And when, uh, President Clinton won, they found me in Canada and called me and asked me if I would be interested in being considered for a job in the White House.
And I flew down and was honored to be interviewed, both by the National Security Council, uh, and the National Economic Council, which was newly created.
I got two offers and I decided after agonizing a bit over it, to, to join the National Security Council Staff.
I was offered a job as one of two special assistants to the National Security Advisor, which would have been sort of perfect.
And then I got a midnight phone call from Sandy Berger, who was gonna be the Deputy National Security Advisor, who said, "Sorry, uh, we, we can't offer you that job anymore.
We don't have money for two special assistants.
We only can hire one and we're gonna stick with the guy who worked with us on the campaign.
So, do you wanna come and be a, a, a Director, uh, for African Affairs on the NSC Staff?"
RICE: And in the middle of the night when asked this, I said, "N-No, thank you."
And I can explain why I said that, but he I think was like, thought I was the most arrogant, ridiculous person he'd ever talked to.
Uh, but I was concerned, David, that as a very young African American woman, who while I had some background in Africa's, uh, policy issues, um, not at... not really great depth at that point, I was concerned that if I took that job coming fresh out of, you know, the private sector, that I would get pigeonholed as somebody who only worked on African issues.
And as an African American, I thought that would be, un, you know, constraining at the time.
Long story short is, they came back a couple weeks later and said, "How about being the Director for UN Affairs and Peacekeeping?"
Which was obviously a global portfolio, but Africa had an important component to it, and I said, "Yes."
And then two years later, after I'd been in that role for a couple of years and, and, you know, gotten my sort of sea legs, uh, and earned some chops, uh, the National Security Advisor, Tony Lake, asked me if I would run the Africa Office at the NSC.
And at that point I said, "Yes."
And then I spent the next six years working on Africa policy.
But uh, I was very happy to do that.
I love Africa and I love the issues, but I didn't wanna get defined in, in a, in a, in a narrow way before I could... RUBENSTEIN: Right.
RICE: Uh, prove that I could do a wider range of things.
RUBENSTEIN: So, uh, President Clinton is reelected and then you have an opportunity to go to the State Department as the Assistant Secretary for African Affairs, among other responsibilities.

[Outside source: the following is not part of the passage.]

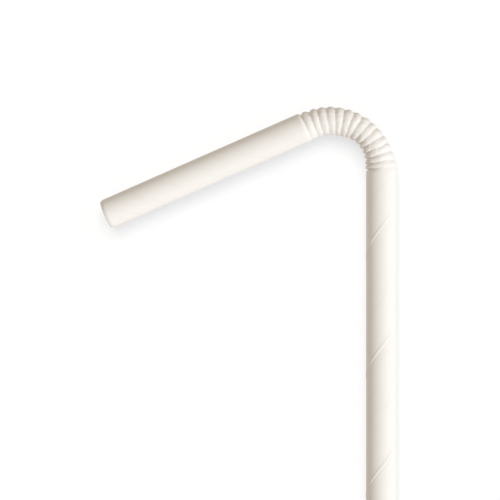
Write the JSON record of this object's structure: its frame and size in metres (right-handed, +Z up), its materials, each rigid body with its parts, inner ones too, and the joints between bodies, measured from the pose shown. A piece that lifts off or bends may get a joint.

Um, how old were you when you got that job offer?
RICE: I was 32.
I'd started at the White House at 28.
So, four years in I was just 32 and I'd just had our first child, David.
So, I was not only young, frighteningly young, uh, I was also, uh, a brand new mother.
RUBENSTEIN: Okay.
So, you took the job and you did it through the end of the Clinton Administration, is that right?
RICE: That's correct, yes.
RUBENSTEIN: And then when the Clinton Administration ended, um, what did you do next?
RICE: Uh, I worked at the Brookings Institution for most of the, uh, the Bush Administration, as a Senior Fellow in Foreign Policy Studies.
RUBENSTEIN: And after Bush was President.
Um, uh, there's two candidates... Hillary Clinton, um, who you knew presumably from the Clinton Administration and Barack Obama.
Um, had you known Barack Obama very much before you actually left Brookings to work for him?
RICE: I got to know, uh, Barack Obama, uh, starting in 2004, when he was running for the Senate.
And at that point, David, I took, had taken a brief leave from Brookings for about six months, to work on the John Kerry Presidential Campaign, after he became the nominee.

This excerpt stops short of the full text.